Exercise directions - Line by line, reproduce exactly the beginning of the listing below, ending with the line that contains "wasm.setup();" and adding nothing.
▬▬▬
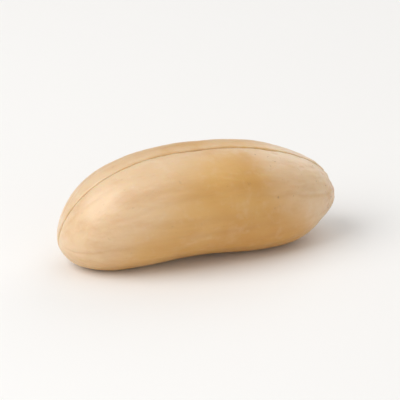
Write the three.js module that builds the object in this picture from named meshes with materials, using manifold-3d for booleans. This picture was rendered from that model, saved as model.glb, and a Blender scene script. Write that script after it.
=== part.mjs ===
// A blanched peanut kernel lying on its side, in millimetres, +Z up.
// It is two cotyledons that meet at a flat seam, with the germ held between them at one end,
// where its pointed tip shows. +X runs to the germ end, and the origin is under the middle.

import * as THREE from "three";
import { mergeVertices } from "three/addons/utils/BufferGeometryUtils.js";
import Module from "manifold-3d";

const wasm = await Module();
wasm.setup();

// The kernel's own frame has x along it, y across the seam and z in the seam.
const BODY_LENGTH = 19;
const HALF_WIDTH = 3.78; // in the seam
const HALF_THICKNESS = { front: 3.9, back: 3.8 }; // across it, where the front is -y
const BLUNT_END_POWER = 3.3; // how square each end is
const GERM_END_POWER = 2.7;
const SECTION_POWER = 2.1; // 2 is an ellipse
const BOW = { x: -1, rise: 1.23, reach: 8.4 }; // how the mid line is arched upwards
const DROOP = 0.8; // how far it sinks further at the blunt end

// The seam is a narrow gap at the bottom of a shallow groove with rounded rims.
const SEAM_GAP = 0.12;
const GROOVE = [ // distance from the seam, depth
  [0, 0.22],
  [0.13, 0.12],
  [0.34, 0],
];

// Faint veins run along each cotyledon.
const VEINS_EACH = 5;
const VEIN_DEPTH = 0.05;

// Broad dents where neighbours pressed on the kernel: place along x, degrees round the kernel from
// the top of the seam (negative is the front), depth, reach along x, and reach round it in degrees.
// The first is the flattened belly that the kernel lies on.
const DENTS = [
  { x: -1, round: -172, depth: 0.16, along: 8, across: 32 },
  { x: -0.8, round: -135, depth: 0.16, along: 3.2, across: 30 },
  { x: 4.6, round: -79, depth: 0.2, along: 2.6, across: 34 },
  { x: 9.2, round: -145, depth: 0.85, along: 1.7, across: 45 },
  { x: -2.8, round: 89, depth: 0.3, along: 3.8, across: 38 },
  { x: 4.2, round: 131, depth: 0.22, along: 2.8, across: 32 },
];

// The germ is a stout root that tapers to a tip, a neck, and the folded shoot behind it.
const GERM_TIP = { x: 9.66, z: -0.2 };
const GERM_RISE_DEG = 3; // from its tip towards the middle of the kernel
const GERM_FLATNESS = 0.86; // its thickness across the seam, as a share of its width
const GERM_PROFILE = [ // distance from the tip, radius
  [0, 0],
  [0.06, 0.22],
  [0.22, 0.42],
  [0.6, 0.66],
  [1.2, 0.88],
  [2.0, 0.98],
  [2.8, 0.88],
  [3.4, 0.64],
  [3.9, 0.58],
  [4.6, 0.6],
  [5.2, 0.4],
  [5.45, 0],
];

// The hollow that holds the germ flares where it opens at the end, with a small pit beside the tip.
const GERM_CLEARANCE = 0.12;
const MOUTH_FROM_TIP = 0.9; // where the flare starts
const MOUTH_RADIUS = 1.2; // at its rim
const MOUTH_OUTSIDE = 0.6; // how far past the tip the flare is cut
const PIT = { x: 9.2, z: 0.95, length: 1.3, width: 0.75, height: 1.4 };

// How it lies: the seam leans a little to the front, the belly touches down near both ends,
// and it is flattened where it rests.
const ROLL_DEG = 8;
const PITCH_DEG = -0.65;
const REST_DEPTH = 0.12;

// Fineness
const RINGS = 48;
const SEGMENTS = 72;
const GERM_SEGMENTS = 24;
const PIT_SEGMENTS = 16;

const HALF_LENGTH = BODY_LENGTH / 2;
const BLOCK = 2 * BODY_LENGTH; // a cutting block larger than the kernel
const { degToRad, mapLinear } = THREE.MathUtils;

const ivory = new THREE.MeshStandardMaterial({ color: 0xdcb479, roughness: 0.5, metalness: 0 });
const cream = new THREE.MeshStandardMaterial({ color: 0xe0ba82, roughness: 0.5, metalness: 0 });
const honey = new THREE.MeshStandardMaterial({ color: 0xcb9c58, roughness: 0.55, metalness: 0 });

// A bell curve, 1 where there is no offset.
function bell(offset, reach) {
  return Math.exp(-((offset / reach) ** 2));
}

// The share of the full section that is left at a place along the kernel, from -1 to 1.
function endCap(along) {
  const power = along < 0 ? BLUNT_END_POWER : GERM_END_POWER;
  return Math.sqrt(Math.max(0, 1 - Math.abs(along) ** power));
}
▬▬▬
Task response -
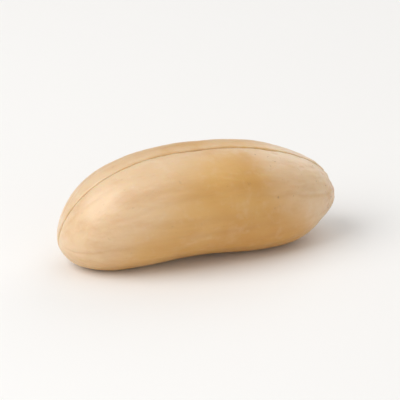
Write the three.js module that builds the object in this picture from named meshes with materials, using manifold-3d for booleans. This picture was rendered from that model, saved as model.glb, and a Blender scene script. Write that script after it.
=== part.mjs ===
// A blanched peanut kernel lying on its side, in millimetres, +Z up.
// It is two cotyledons that meet at a flat seam, with the germ held between them at one end,
// where its pointed tip shows. +X runs to the germ end, and the origin is under the middle.

import * as THREE from "three";
import { mergeVertices } from "three/addons/utils/BufferGeometryUtils.js";
import Module from "manifold-3d";

const wasm = await Module();
wasm.setup();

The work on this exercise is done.